* _To do_:
Keep only the lines from the top of the listing through the one with "grid_piece(name, place, glow, SOFT_LIGHT)", and reproduce them unaltered.

* _Given information_:
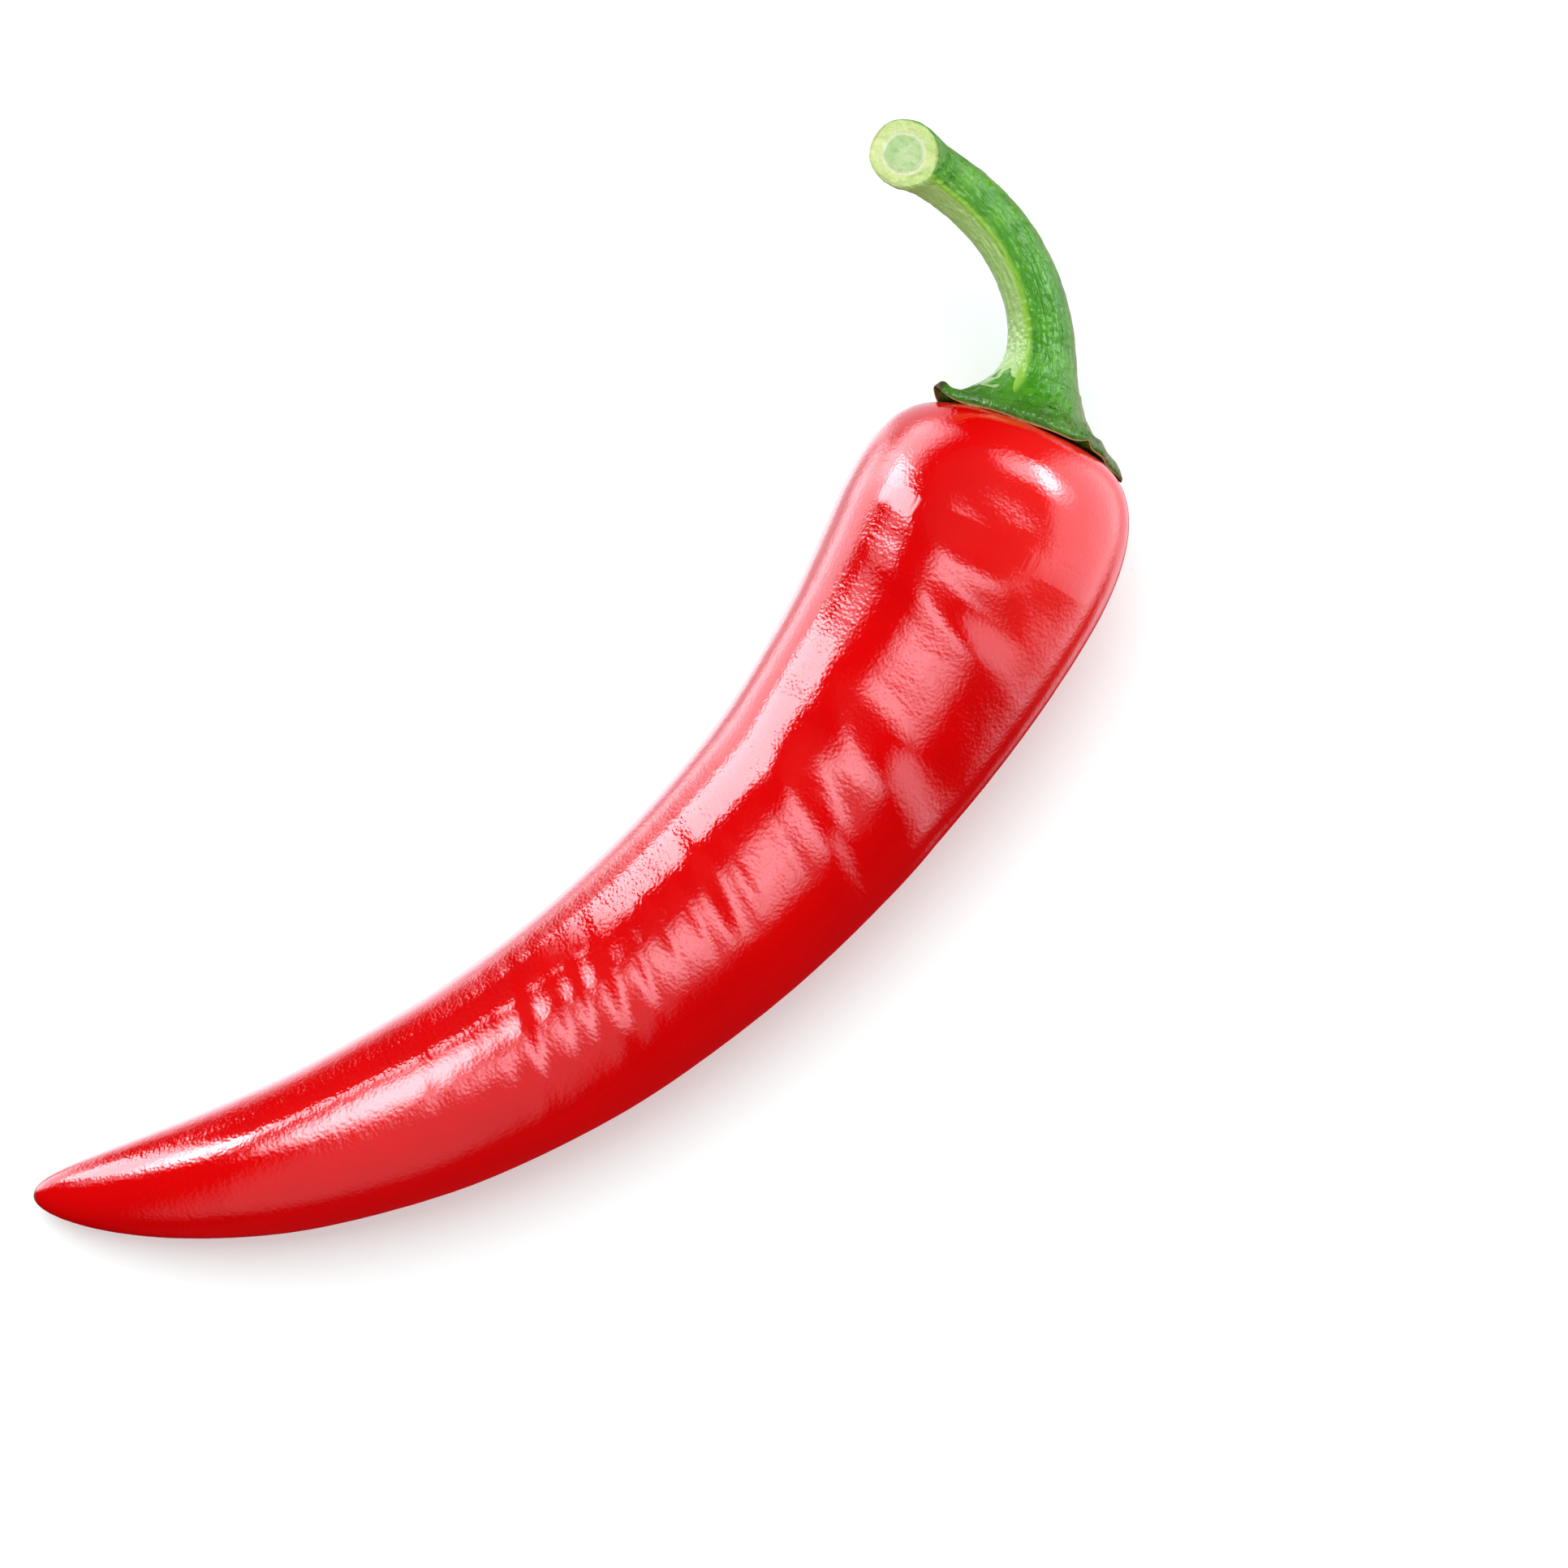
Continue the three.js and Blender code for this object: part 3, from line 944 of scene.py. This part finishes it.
def card(name, aim, span, radiance, tilt=0.0, soft=0.4, tint=GLOSS_TINT, at=(0.0, 0.0), far=FAR):
    """A glowing card that only the gloss sees. aim is its azimuth and elevation and span the
    angles that it covers, in degrees, seen from the place at, and tilt turns it in its own plane.
    Its light fades towards the edges over the soft share of its half-width."""
    towards = direction(*aim)
    level = unit(np.cross(UP, towards))
    turn = math.radians(tilt)
    right = level * math.cos(turn) + np.cross(towards, level) * math.sin(turn)
    up = np.cross(towards, right)
    tangents = [math.tan(math.radians(angle / 2)) for angle in span]
    half_wide, half_tall = (far * tangent * (1 + soft / 2) for tangent in tangents)
    across, along, weight = card_grid(soft)
    glow = (radiance * weight)[..., None] * np.array([*tint, 1.0])
    centre = on_plan(at) + towards * far
    place = centre + right * (across * half_wide)[..., None] + up * (along * half_tall)[..., None]
    grid_piece(name, place, glow, SOFT_LIGHT)


def flag(name, start, end, low, high, soft=0.3):
    """A dark upright strip that only the gloss sees, and that shades the side of the pod from the
    cards behind it. start and end are its two ends on the floor's plan, and low and high hold the
    heights of its lower and upper edge at both. Its shade fades over the soft share of its
    half-width."""
    across, along, weight = card_grid(soft)
    share, rise = (across[..., None] + 1) / 2, (along[..., None] + 1) / 2
    first, last = on_plan(start), on_plan(end)
    bottom = first + UP * low[0] + (last - first + UP * (low[1] - low[0])) * share
    top = first + UP * high[0] + (last - first + UP * (high[1] - high[0])) * share
    passed = (1 - weight)[..., None] * np.ones(4)
    grid_piece(name, bottom + (top - bottom) * rise, passed, SOFT_SHADE)


def grid_piece(name, place, colour, material):
    """A staged sheet from a grid of points, each with its colour, that only the gloss sees."""
    index = np.arange(place[..., 0].size).reshape(place.shape[:2])
    quads = np.stack([index[:-1, :-1], index[1:, :-1], index[1:, 1:], index[:-1, 1:]], axis=-1)
    mesh = bpy.data.meshes.new(name)
    mesh.from_pydata(place.reshape(-1, 3), [], quads.reshape(-1, 4).tolist())
    stored = mesh.attributes.new("glow", "FLOAT_COLOR", "POINT")
    stored.data.foreach_set("color", colour.ravel())
    mesh.materials.append(material)
    thing = bpy.data.objects.new(name, mesh)
    bpy.context.scene.collection.objects.link(thing)
    thing.visible_camera = False
    thing.visible_diffuse = False
    thing.visible_shadow = False


def key_light(azimuth, elevation, across, radiance):
    """A square lamp for the diffuse shading alone, which the gloss doesn't show."""
    towards = direction(azimuth, elevation)
    data = bpy.data.lights.new("key", "AREA")
    data.size = 2 * FAR * math.tan(math.radians(across / 2))
    data.energy = radiance * math.pi * data.size**2
    lamp = placed_object("key", data, towards * FAR, unit(np.cross(UP, towards)), towards)
    lamp.visible_camera = False
    lamp.visible_glossy = False


bpy.context.scene.camera = make_camera()
key_light(98, 64, 50, 2.7)

# The cards, by what they light. Those with a place and a distance stand close, so that only the
# skin near them shows them.
card("side_softbox", (144.5, 16), (18, 44), 12.5, tilt=-8.0, soft=0.35)
card("side_lower", (149, -22), (32, 38), 3.8, soft=0.6)
card("low_softbox", (146, -56), (36, 60), 1.2)
card("low_edge", (112, -40), (26, 60), 1.1)
card("top_right", (-55, 58), (20, 46), 4.6, tilt=26.0, soft=0.9)
card("top_middle", (-93, 76), (20, 34), 3.2, tilt=45.0, soft=0.9)
card("top_left", (-138, 74), (20, 25), 3.6, tilt=90.0, soft=0.9)
card("middle_streak", (160, 63), (28, 26), 18.0, soft=0.8, at=(-0.0136, -0.032), far=0.07)
card("tip_strip", (145, 42), (17, 22), 15.0, soft=0.8, at=(-0.032, -0.038), far=0.05)
card("dim_card", (-95, 44), (60, 86), 0.7, soft=0.6)
card("shoulder_side", (130, 14), (44, 46), 6.0, soft=0.8, at=(0.033, 0.032), far=0.08)
card("shoulder_patch", (158, 25), (13, 26), 2.2, soft=0.6)
card("shoulder_top", (38, 40), (64, 30), 8.5, tilt=38.0, soft=0.9)
card("shoulder_spark", (30, 33), (30, 18), 15.0, soft=0.9)
card("right_card", (8, 2), (78, 84), 2.6, soft=0.5)
card("right_floor", (30, -52), (50, 40), 1.0, soft=0.5)
card("floor_glow", (-25, -48), (140, 84), 0.45, tint=(1.0, 0.03, 0.04))
flag("side_flag", (-0.0600, -0.0169), (-0.0150, 0.0030), (0.007, 0.015), (0.029, 0.046))

# The room: its even light, and what the camera sees past the floor.
ROOM_LIGHT = (0.7, 0.7, 0.7, 1)
BACKDROP = (0.97, 0.97, 0.97, 1)
world = bpy.data.worlds.new("room")
bpy.context.scene.world = world
world.use_nodes = True
world_tree = world.node_tree
background = world_tree.nodes["Background"]
ray = world_tree.nodes.new("ShaderNodeLightPath").outputs["Is Camera Ray"]
seen = mixed(world_tree, ray, ROOM_LIGHT, BACKDROP)
world_tree.links.new(seen, background.inputs["Color"])
world.cycles_visibility.glossy = False

bpy.context.scene.view_settings.view_transform = "Standard"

* _Result of the task_:
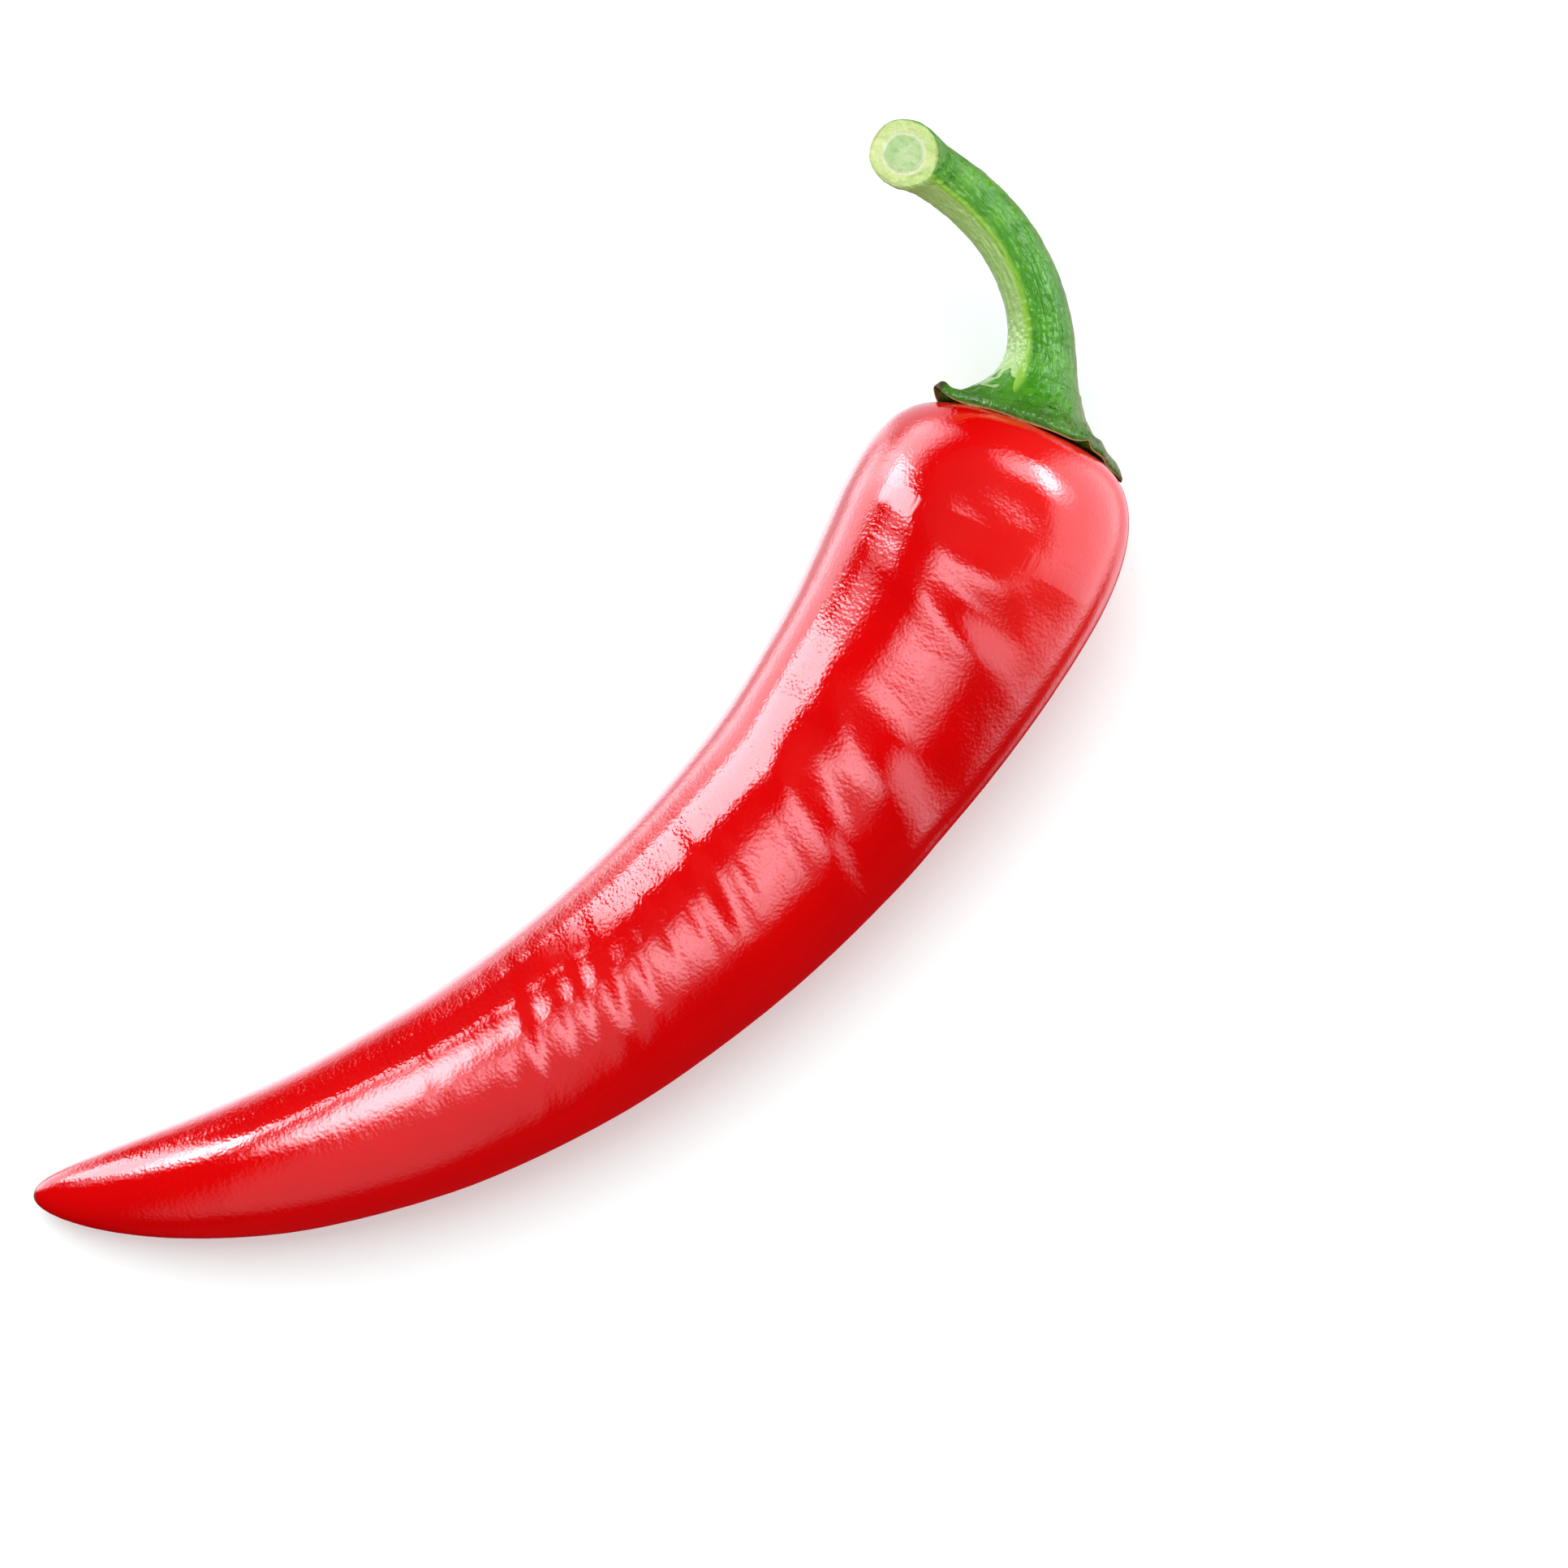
Continue the three.js and Blender code for this object: part 3, from line 944 of scene.py. This part finishes it.
def card(name, aim, span, radiance, tilt=0.0, soft=0.4, tint=GLOSS_TINT, at=(0.0, 0.0), far=FAR):
    """A glowing card that only the gloss sees. aim is its azimuth and elevation and span the
    angles that it covers, in degrees, seen from the place at, and tilt turns it in its own plane.
    Its light fades towards the edges over the soft share of its half-width."""
    towards = direction(*aim)
    level = unit(np.cross(UP, towards))
    turn = math.radians(tilt)
    right = level * math.cos(turn) + np.cross(towards, level) * math.sin(turn)
    up = np.cross(towards, right)
    tangents = [math.tan(math.radians(angle / 2)) for angle in span]
    half_wide, half_tall = (far * tangent * (1 + soft / 2) for tangent in tangents)
    across, along, weight = card_grid(soft)
    glow = (radiance * weight)[..., None] * np.array([*tint, 1.0])
    centre = on_plan(at) + towards * far
    place = centre + right * (across * half_wide)[..., None] + up * (along * half_tall)[..., None]
    grid_piece(name, place, glow, SOFT_LIGHT)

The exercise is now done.